>> start

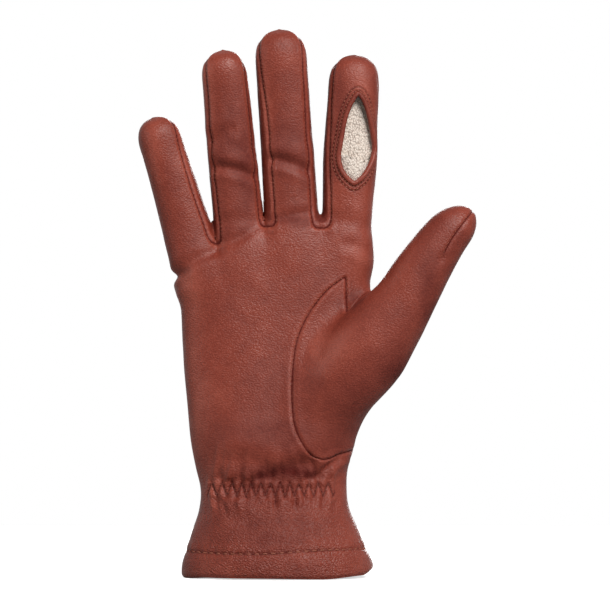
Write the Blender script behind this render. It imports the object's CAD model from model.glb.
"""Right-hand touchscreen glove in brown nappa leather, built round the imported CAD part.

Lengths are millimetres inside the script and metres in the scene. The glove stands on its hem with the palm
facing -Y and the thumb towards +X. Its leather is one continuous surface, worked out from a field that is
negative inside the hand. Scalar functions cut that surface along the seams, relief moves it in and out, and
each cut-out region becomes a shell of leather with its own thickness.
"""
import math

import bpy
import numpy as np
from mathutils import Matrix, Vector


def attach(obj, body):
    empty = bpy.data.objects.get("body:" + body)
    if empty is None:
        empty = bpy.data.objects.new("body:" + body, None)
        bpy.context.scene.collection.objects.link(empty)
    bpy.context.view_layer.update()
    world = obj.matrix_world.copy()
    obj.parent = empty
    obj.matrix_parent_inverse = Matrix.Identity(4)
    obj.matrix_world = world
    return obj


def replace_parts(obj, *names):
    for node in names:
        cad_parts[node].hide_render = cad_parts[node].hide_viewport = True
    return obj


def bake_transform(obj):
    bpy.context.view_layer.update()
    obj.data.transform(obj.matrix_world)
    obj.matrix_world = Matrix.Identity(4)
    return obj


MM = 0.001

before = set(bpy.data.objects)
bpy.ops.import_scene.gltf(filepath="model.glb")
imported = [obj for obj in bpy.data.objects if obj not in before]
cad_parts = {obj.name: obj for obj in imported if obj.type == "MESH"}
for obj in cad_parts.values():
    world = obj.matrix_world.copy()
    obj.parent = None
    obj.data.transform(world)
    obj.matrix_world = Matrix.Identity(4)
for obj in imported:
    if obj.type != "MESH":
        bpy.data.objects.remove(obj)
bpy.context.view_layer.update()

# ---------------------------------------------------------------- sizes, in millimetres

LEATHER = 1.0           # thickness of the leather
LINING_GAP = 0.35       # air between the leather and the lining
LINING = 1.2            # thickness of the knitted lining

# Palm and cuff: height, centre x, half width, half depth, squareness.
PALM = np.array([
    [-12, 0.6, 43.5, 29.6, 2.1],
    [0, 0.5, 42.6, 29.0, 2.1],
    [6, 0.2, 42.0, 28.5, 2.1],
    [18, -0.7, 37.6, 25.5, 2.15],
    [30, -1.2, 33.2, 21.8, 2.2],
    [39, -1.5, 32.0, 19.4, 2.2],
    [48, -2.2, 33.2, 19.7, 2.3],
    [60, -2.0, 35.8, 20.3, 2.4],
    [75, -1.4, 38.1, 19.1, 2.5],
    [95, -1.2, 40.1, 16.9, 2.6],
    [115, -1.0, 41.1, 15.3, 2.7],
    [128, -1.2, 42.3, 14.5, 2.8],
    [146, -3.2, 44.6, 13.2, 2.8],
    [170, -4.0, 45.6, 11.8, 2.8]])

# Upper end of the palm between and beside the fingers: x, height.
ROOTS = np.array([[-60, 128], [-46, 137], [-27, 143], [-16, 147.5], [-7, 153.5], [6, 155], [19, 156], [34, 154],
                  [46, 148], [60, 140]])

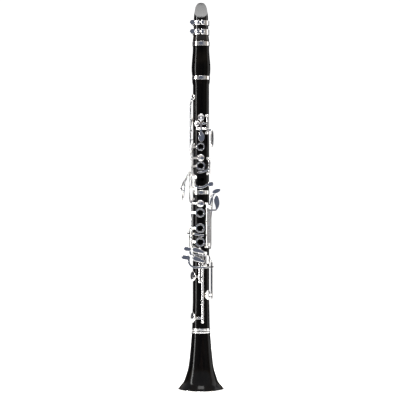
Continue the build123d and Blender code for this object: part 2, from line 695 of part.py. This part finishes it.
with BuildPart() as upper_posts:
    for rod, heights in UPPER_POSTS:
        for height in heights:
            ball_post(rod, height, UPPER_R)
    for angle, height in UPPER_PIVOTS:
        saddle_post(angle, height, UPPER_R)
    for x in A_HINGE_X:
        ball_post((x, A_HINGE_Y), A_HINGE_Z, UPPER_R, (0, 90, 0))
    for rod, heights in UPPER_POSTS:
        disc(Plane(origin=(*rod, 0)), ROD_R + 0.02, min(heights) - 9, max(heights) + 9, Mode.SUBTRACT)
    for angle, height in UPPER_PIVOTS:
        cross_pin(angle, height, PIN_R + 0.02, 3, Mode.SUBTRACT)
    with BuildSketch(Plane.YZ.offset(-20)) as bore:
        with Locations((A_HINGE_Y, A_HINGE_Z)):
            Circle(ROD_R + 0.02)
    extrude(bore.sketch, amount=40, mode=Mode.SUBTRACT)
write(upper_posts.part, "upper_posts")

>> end

Exercise objective - All of the entries above must be quoted exactly.

Solution -
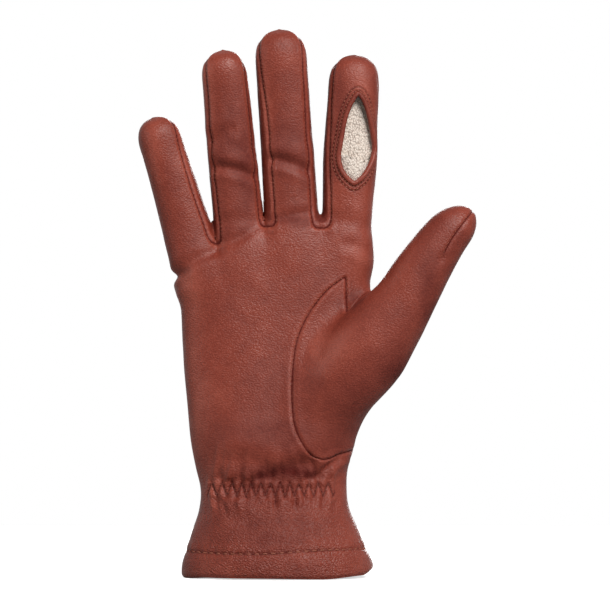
Write the Blender script behind this render. It imports the object's CAD model from model.glb.
"""Right-hand touchscreen glove in brown nappa leather, built round the imported CAD part.

Lengths are millimetres inside the script and metres in the scene. The glove stands on its hem with the palm
facing -Y and the thumb towards +X. Its leather is one continuous surface, worked out from a field that is
negative inside the hand. Scalar functions cut that surface along the seams, relief moves it in and out, and
each cut-out region becomes a shell of leather with its own thickness.
"""
import math

import bpy
import numpy as np
from mathutils import Matrix, Vector


def attach(obj, body):
    empty = bpy.data.objects.get("body:" + body)
    if empty is None:
        empty = bpy.data.objects.new("body:" + body, None)
        bpy.context.scene.collection.objects.link(empty)
    bpy.context.view_layer.update()
    world = obj.matrix_world.copy()
    obj.parent = empty
    obj.matrix_parent_inverse = Matrix.Identity(4)
    obj.matrix_world = world
    return obj


def replace_parts(obj, *names):
    for node in names:
        cad_parts[node].hide_render = cad_parts[node].hide_viewport = True
    return obj


def bake_transform(obj):
    bpy.context.view_layer.update()
    obj.data.transform(obj.matrix_world)
    obj.matrix_world = Matrix.Identity(4)
    return obj


MM = 0.001

before = set(bpy.data.objects)
bpy.ops.import_scene.gltf(filepath="model.glb")
imported = [obj for obj in bpy.data.objects if obj not in before]
cad_parts = {obj.name: obj for obj in imported if obj.type == "MESH"}
for obj in cad_parts.values():
    world = obj.matrix_world.copy()
    obj.parent = None
    obj.data.transform(world)
    obj.matrix_world = Matrix.Identity(4)
for obj in imported:
    if obj.type != "MESH":
        bpy.data.objects.remove(obj)
bpy.context.view_layer.update()

# ---------------------------------------------------------------- sizes, in millimetres

LEATHER = 1.0           # thickness of the leather
LINING_GAP = 0.35       # air between the leather and the lining
LINING = 1.2            # thickness of the knitted lining

# Palm and cuff: height, centre x, half width, half depth, squareness.
PALM = np.array([
    [-12, 0.6, 43.5, 29.6, 2.1],
    [0, 0.5, 42.6, 29.0, 2.1],
    [6, 0.2, 42.0, 28.5, 2.1],
    [18, -0.7, 37.6, 25.5, 2.15],
    [30, -1.2, 33.2, 21.8, 2.2],
    [39, -1.5, 32.0, 19.4, 2.2],
    [48, -2.2, 33.2, 19.7, 2.3],
    [60, -2.0, 35.8, 20.3, 2.4],
    [75, -1.4, 38.1, 19.1, 2.5],
    [95, -1.2, 40.1, 16.9, 2.6],
    [115, -1.0, 41.1, 15.3, 2.7],
    [128, -1.2, 42.3, 14.5, 2.8],
    [146, -3.2, 44.6, 13.2, 2.8],
    [170, -4.0, 45.6, 11.8, 2.8]])

# Upper end of the palm between and beside the fingers: x, height.
ROOTS = np.array([[-60, 128], [-46, 137], [-27, 143], [-16, 147.5], [-7, 153.5], [6, 155], [19, 156], [34, 154],
                  [46, 148], [60, 140]])

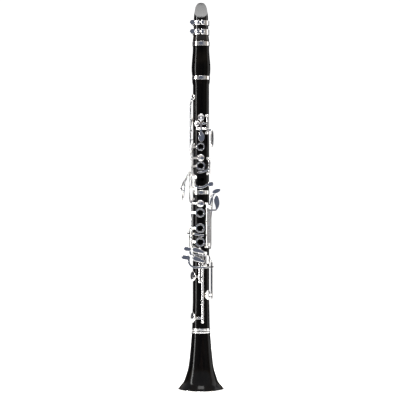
Continue the build123d and Blender code for this object: part 2, from line 695 of part.py. This part finishes it.
with BuildPart() as upper_posts:
    for rod, heights in UPPER_POSTS:
        for height in heights:
            ball_post(rod, height, UPPER_R)
    for angle, height in UPPER_PIVOTS:
        saddle_post(angle, height, UPPER_R)
    for x in A_HINGE_X:
        ball_post((x, A_HINGE_Y), A_HINGE_Z, UPPER_R, (0, 90, 0))
    for rod, heights in UPPER_POSTS:
        disc(Plane(origin=(*rod, 0)), ROD_R + 0.02, min(heights) - 9, max(heights) + 9, Mode.SUBTRACT)
    for angle, height in UPPER_PIVOTS:
        cross_pin(angle, height, PIN_R + 0.02, 3, Mode.SUBTRACT)
    with BuildSketch(Plane.YZ.offset(-20)) as bore:
        with Locations((A_HINGE_Y, A_HINGE_Z)):
            Circle(ROD_R + 0.02)
    extrude(bore.sketch, amount=40, mode=Mode.SUBTRACT)
write(upper_posts.part, "upper_posts")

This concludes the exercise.